Dokuzuncu Dünya’da keşfe ve maceraya çıkmak oldukça tehlikelidir; zira canlı ya da cansız, dokunduğu her şeyi içindeki nanitler sayesinde tamamen değiştiren Demir Rüzgâr gibi riskli doğa olaylarına sıkça rastlanır. Halk arasında genel inanış bu rüzgâra maruz kalanlar arasında en şanslı kişilerin hemen ölenler olduğudur. Ancak ortamdaki oksijenin aniden çekilmesi ya da yer çekiminin aniden yok olup geri gelmesi, havanın bir anda aşırı şekilde ısınması ya da soğuması gibi doğa olaylarının da Demir Rüzgâr’dan aşağı kalır yanı yoktur.
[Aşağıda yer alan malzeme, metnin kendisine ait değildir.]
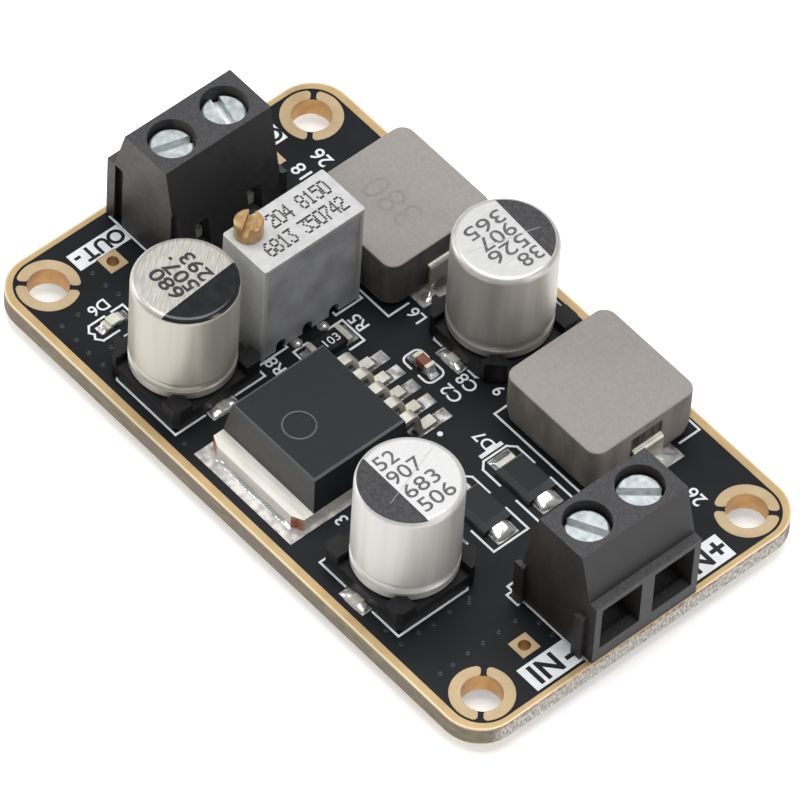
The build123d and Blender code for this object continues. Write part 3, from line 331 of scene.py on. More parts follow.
def board_material():
    """Black mask on the faces, routed laminate where the normal lies level.

    The long edges are smooth and blotched with a pale line under their rim,
    the ends are torn into pale fibre with a line of bare copper above. Both
    lines begin and end at depths below the board's top.
    """
    material = finish(
        "solder_mask", paint(17, 20, 24), paint(24, 27, 32), (0.34, 0.44), 0.22,
        bump=0.1, depth=0.01, shine=0.2,
    )
    tree = material.node_tree
    shader = tree.nodes["Principled BSDF"]
    upward = axis_value(tree, "Object", "Z")
    rim, bare = (
        ranged(tree, upward, 0.0, 1.0, (board_top - start) * MM, (board_top - end) * MM)
        for start, end in (pale_line, copper_band)
    )
    blotch = placed(tree, 0.9, (1, 1, 3), 3).outputs["Mask"]
    stain = placed(tree, 0.35, (1, 1, 2), 5).outputs["Mask"]
    cut = blended(tree, blotch, paint(128, 120, 102), paint(158, 148, 126))
    cut = blended(tree, stain, cut, paint(140, 130, 122))
    cut = blended(tree, rim, cut, paint(222, 200, 158))
    fibre = placed(tree, 5.5, (1, 1, 0.5), 4).outputs["Mask"]
    ragged = placed(tree, 2.5, (1, 1, 1), 4).outputs["Mask"]
    torn = blended(tree, fibre, paint(158, 152, 144), paint(230, 228, 222))
    copper = blended(tree, ragged, paint(150, 100, 70), paint(216, 198, 180))
    torn = blended(tree, bare, torn, copper)
    end = ranged(tree, axis_size(tree, "Normal", "X"), 0.0, 1.0, 0.9, 0.99)
    side = ranged(tree, axis_size(tree, "Normal", "Z"), 1.0, 0.0, 0.45, 0.55)
    recolour(material, side, blended(tree, end, cut, torn))
    dull = blended(tree, side, source_of(material, "Roughness"), cut_roughness, "VALUE")
    tree.links.new(dull, shader.inputs["Roughness"])
    return material


dress(board_material(), "circuit_board")


# Vias. Plated holes that join the copper of both faces. The black mask runs
# over them, so each shows as a shallow bump with a dimple.
def joined(name, shapes, material, body="board"):
    """One piece from several (points, faces) shapes, dressed and riding on a body."""
    starts = np.cumsum([0] + [len(points) for points, _ in shapes])
    points = np.concatenate([np.asarray(points, float) for points, _ in shapes])
    faces = [
        tuple(int(i + start) for i in face) for (_, each), start in zip(shapes, starts) for face in each
    ]
    piece = surface_piece(name, points, faces)
    piece.data.materials.append(material)
    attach(piece, body)
    return piece


def grid_faces(rows, columns, closed=False, capped=False):
    """Quads between neighbours on a grid of points, closed round its columns or open.

    capped adds one face over the last row.
    """
    last = columns if closed else columns - 1
    i, j = np.meshgrid(np.arange(rows - 1), np.arange(last), indexing="ij")
    here = i * columns + j
    beside = i * columns + (j + 1) % columns
    faces = np.stack([here, beside, beside + columns, here + columns], -1).reshape(-1, 4).tolist()
    return faces + [list(range((rows - 1) * columns, rows * columns))] if capped else faces


def smooth(piece):
    """Smooth shading over every face of a piece."""
    piece.data.polygons.foreach_set("use_smooth", [True] * len(piece.data.polygons))
    return piece


def round_bump(x, y, z, radius, rise, spokes):
    """Rings round x, y from the full radius in to a fiftieth of it, rise giving each ring's height."""
    share = np.linspace(1, 0.02, 8)[:, None]
    turn = np.linspace(0, 2 * np.pi, spokes, endpoint=False)[None, :]
    points = np.stack([
        x + radius * share * np.cos(turn), y + radius * share * np.sin(turn), z + rise(share) + 0 * turn,
    ], -1).reshape(-1, 3)
    return points, grid_faces(share.size, spokes, closed=True, capped=True)


via_radius = 0.22
via_height = 0.03
via_places = (
    (-22.7, -9.4), (-21.2, -9.4), (-20.0, -9.2), (-20.4, -12.7), (-16.6, -12.8), (-20.3, -14.3),
    (-18.7, -14.3), (-17.2, -14.4), (-15.7, -14.3), (-6.5, -14.4), (15.8, -6.5), (16.9, -7.8),
    (17.2, -8.1), (16.9, -9.7), (17.0, -11.3), (16.9, -12.6), (16.9, -14.2), (15.3, -14.2),
    (20.5, -6.6), (20.5, -8.2), (20.5, -9.7), (20.5, -11.1), (20.6, -12.6), (20.6, -13.8),
    (21.7, -5.4), (23.1, -5.4),
)


def via_rise(share):
    """Mask over a plated hole: via_height (1 - r^2) (0.35 + 2.6 r^2), a bump with a dimple."""
    return via_height * (1 - share ** 2) * (0.35 + 2.6 * share ** 2)


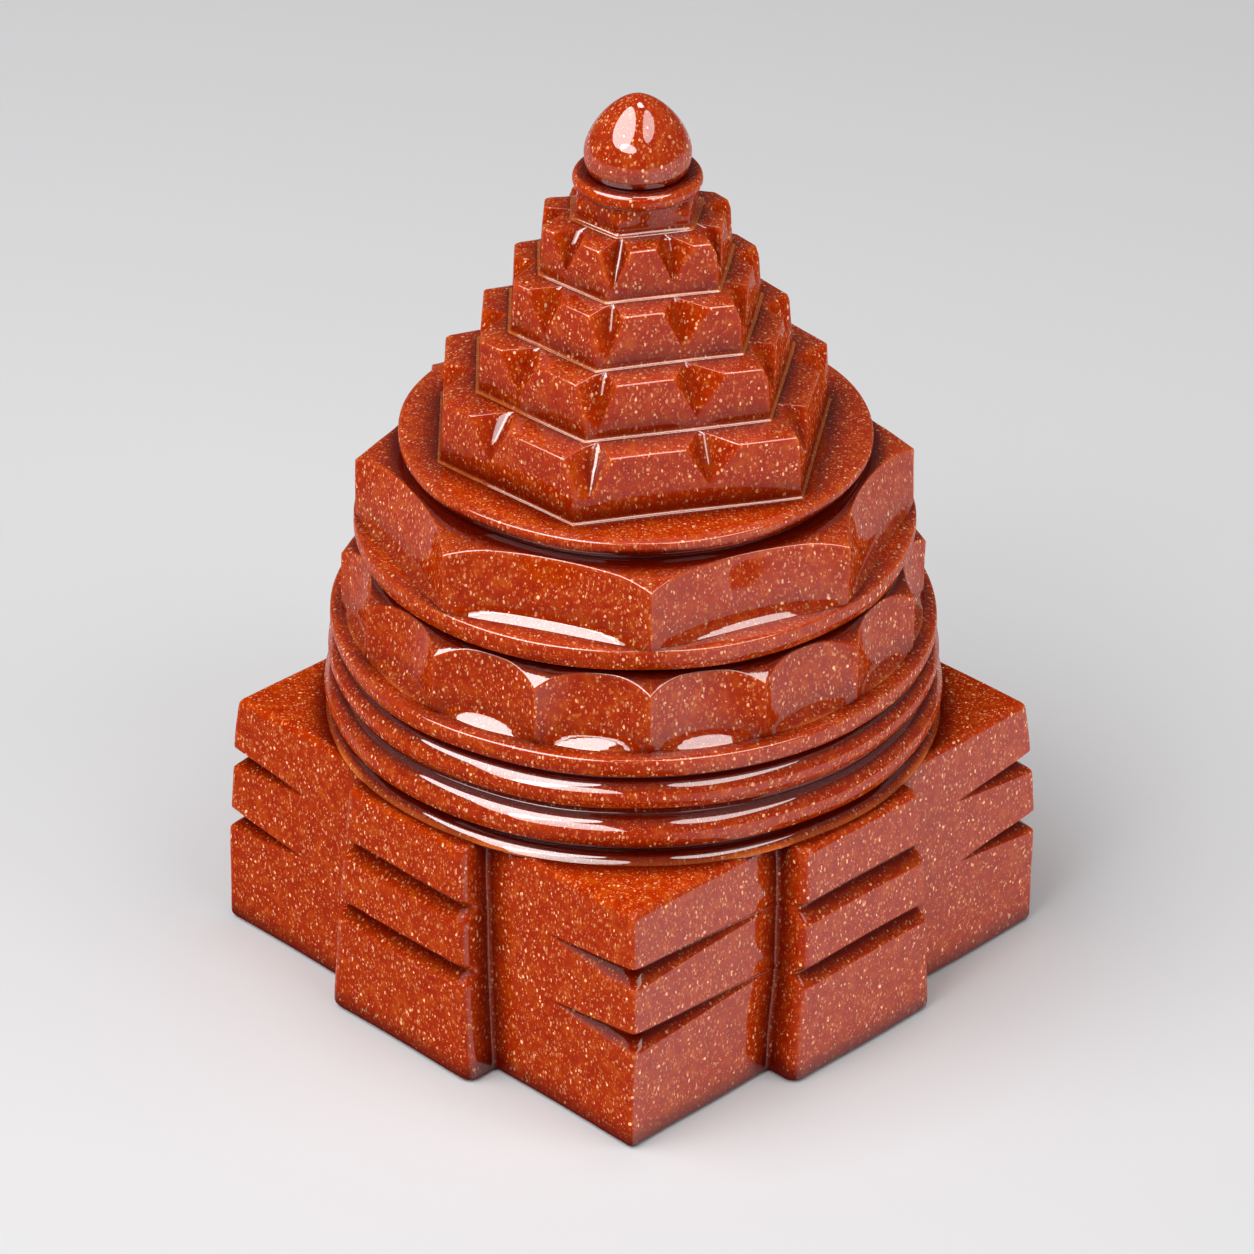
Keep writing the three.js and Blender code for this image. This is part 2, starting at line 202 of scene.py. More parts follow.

Bu tehlikelere atılmayı göze alan maceracılar da çoğunlukla standart sınıflandırmaların dışında kalmayı tercih ederler. Çoğu maceracı glaive, nano ya da jack olarak da bilinen üç sınıftan birine yakındır. Glaive, kendilerini fiziksel sınırların sonuna kadar zorlayan, kas gücüyle öne çıkan elit savaşçılara denir. Avcılar, muhafızlar ya da askerler genellikle bu gruba dahildir. En ağır zırhları ve en kudretli silahları kullanırlar; gruplarda genellikle başı çekenler glaive’dir ve sıradan halk tarafından da el üstünde tutulurlar. Nanolar kayıp çağların gizemlerini araştıran, yok olmuş medeniyetlerin kalıntılarını çağırarak beklenmedik etkiler yaratan ve zihnin gücünden beslenen bir nevi “büyücüler”dir. Kimi nanolar tanrıların elçisi ya da peygamberi olduklarını iddia ederler; Değişen Tanrı’nın da çok güçlü bir nano olduğuna dair söylentiler mevcuttur. Sıradan halk, nanoları bilinmezlikleri ve numeneralar üzerindeki hakimiyetleri nedeniyle kuşku ve korkuyla karşılamaktadır. Jack ise tam bu ikisinin arasında kalan, ikisinde de çok uzman olmasa da her konuda biraz bilgisi olan, eline geçirdiği her şeyden faydalanmaya bakan bir sınıftır. Özellikle de seçeneklerini arttıran cypher ya da artefaktlara düşkündürler ve her konudan biraz anladıkları için halk tarafından genellikle olumlu karşılanırlar.